> _The input_

------------------------------------------------------------------------

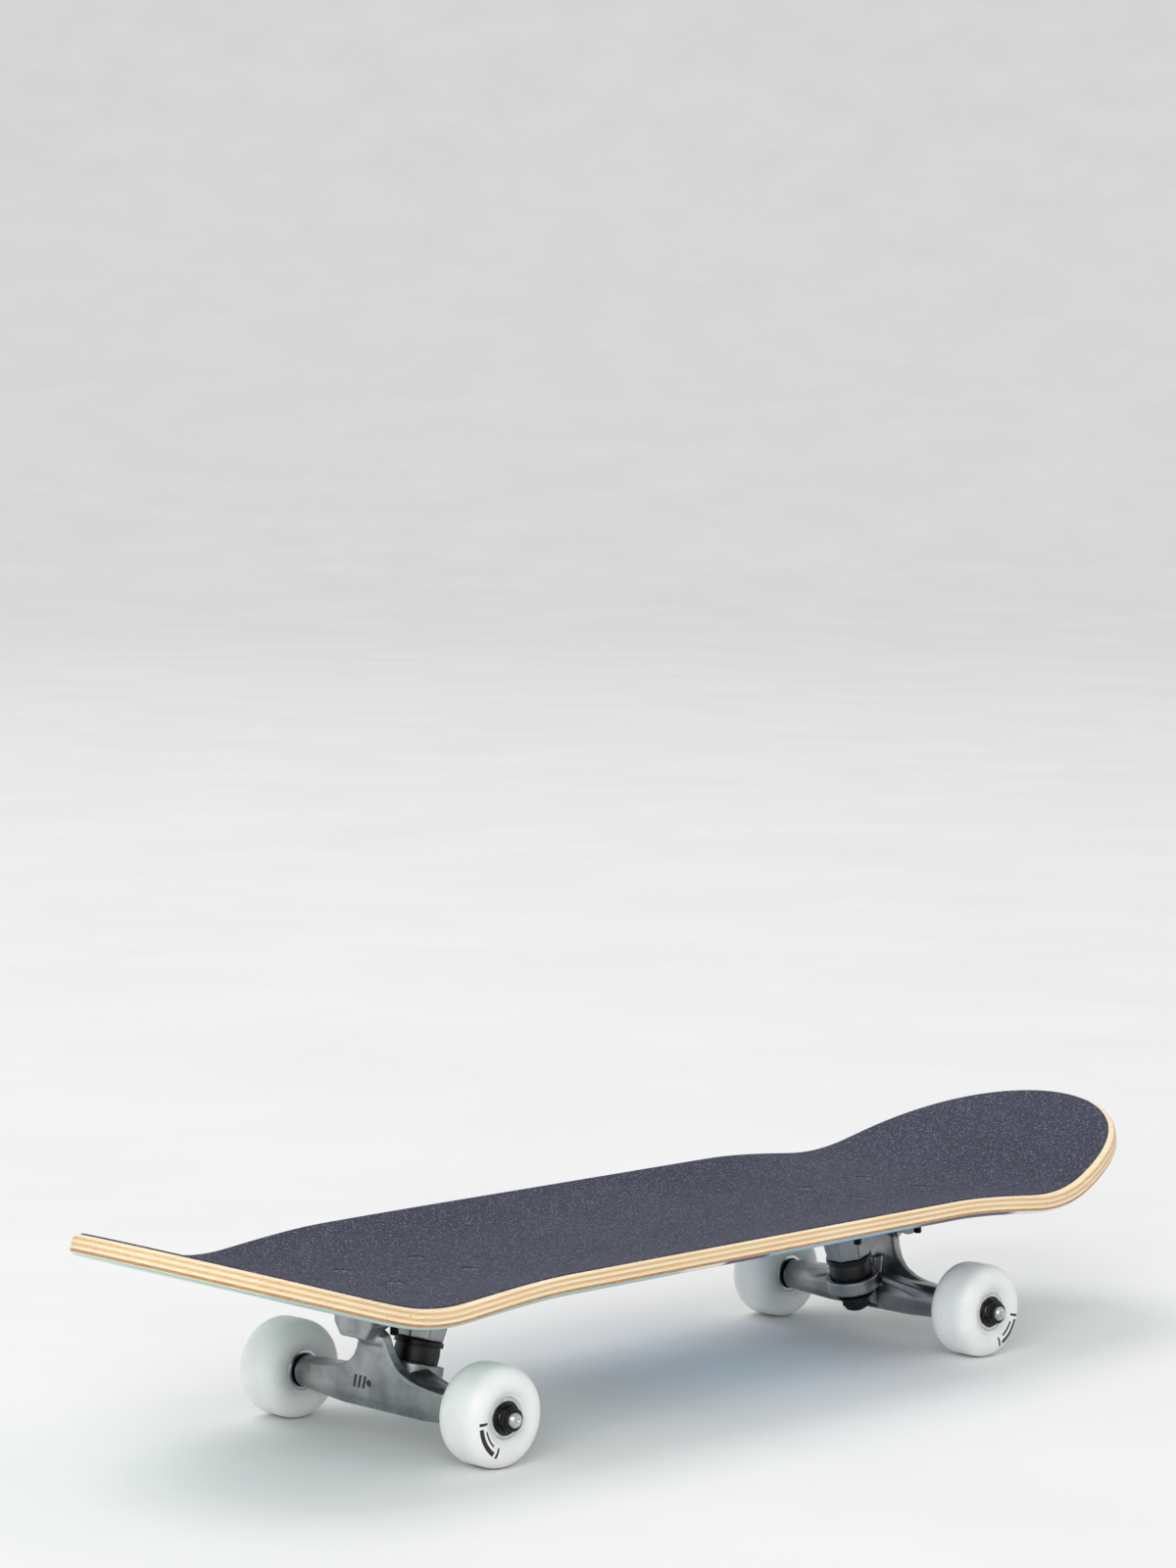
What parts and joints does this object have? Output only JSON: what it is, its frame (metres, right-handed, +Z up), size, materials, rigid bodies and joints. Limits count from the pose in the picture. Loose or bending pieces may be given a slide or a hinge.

------------------------------------------------------------------------

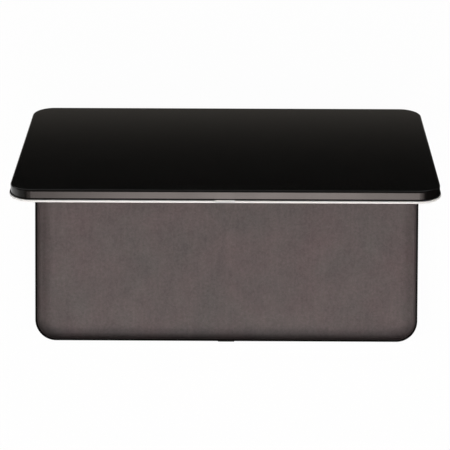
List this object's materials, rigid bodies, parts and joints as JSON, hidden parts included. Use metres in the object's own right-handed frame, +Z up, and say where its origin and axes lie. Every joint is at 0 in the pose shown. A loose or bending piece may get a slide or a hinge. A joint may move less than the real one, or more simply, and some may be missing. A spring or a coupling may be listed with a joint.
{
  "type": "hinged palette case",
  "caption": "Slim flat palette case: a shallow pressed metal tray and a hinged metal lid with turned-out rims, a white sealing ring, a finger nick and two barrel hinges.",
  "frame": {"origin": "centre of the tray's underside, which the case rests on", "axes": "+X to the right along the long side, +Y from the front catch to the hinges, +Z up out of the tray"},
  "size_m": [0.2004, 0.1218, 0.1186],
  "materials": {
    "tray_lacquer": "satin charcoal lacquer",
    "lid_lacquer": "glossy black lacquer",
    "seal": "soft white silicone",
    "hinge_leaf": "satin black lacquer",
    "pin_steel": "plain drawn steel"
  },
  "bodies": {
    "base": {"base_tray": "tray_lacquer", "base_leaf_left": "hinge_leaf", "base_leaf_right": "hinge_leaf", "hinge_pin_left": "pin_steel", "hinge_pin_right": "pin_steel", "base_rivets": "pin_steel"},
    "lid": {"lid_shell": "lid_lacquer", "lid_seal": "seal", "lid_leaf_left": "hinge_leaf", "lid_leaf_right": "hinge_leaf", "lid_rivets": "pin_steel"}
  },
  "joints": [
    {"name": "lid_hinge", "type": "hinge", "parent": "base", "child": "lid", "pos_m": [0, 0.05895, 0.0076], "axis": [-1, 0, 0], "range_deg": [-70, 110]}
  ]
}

------------------------------------------------------------------------

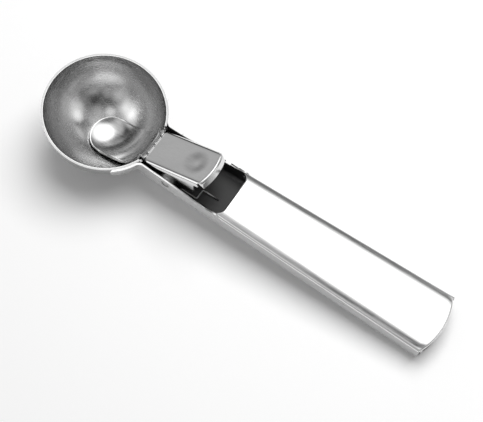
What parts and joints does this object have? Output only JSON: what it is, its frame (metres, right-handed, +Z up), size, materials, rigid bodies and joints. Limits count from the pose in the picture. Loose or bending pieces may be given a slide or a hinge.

------------------------------------------------------------------------

> _What is asked_
Which lines in the listing above hold the word "joints"? Show each of them.

> _Full response_
What parts and joints does this object have? Output only JSON: what it is, its frame (metres, right-handed, +Z up), size, materials, rigid bodies and joints. Limits count from the pose in the picture. Loose or bending pieces may be given a slide or a hinge.
List this object's materials, rigid bodies, parts and joints as JSON, hidden parts included. Use metres in the object's own right-handed frame, +Z up, and say where its origin and axes lie. Every joint is at 0 in the pose shown. A loose or bending piece may get a slide or a hinge. A joint may move less than the real one, or more simply, and some may be missing. A spring or a coupling may be listed with a joint.
  "joints": [
What parts and joints does this object have? Output only JSON: what it is, its frame (metres, right-handed, +Z up), size, materials, rigid bodies and joints. Limits count from the pose in the picture. Loose or bending pieces may be given a slide or a hinge.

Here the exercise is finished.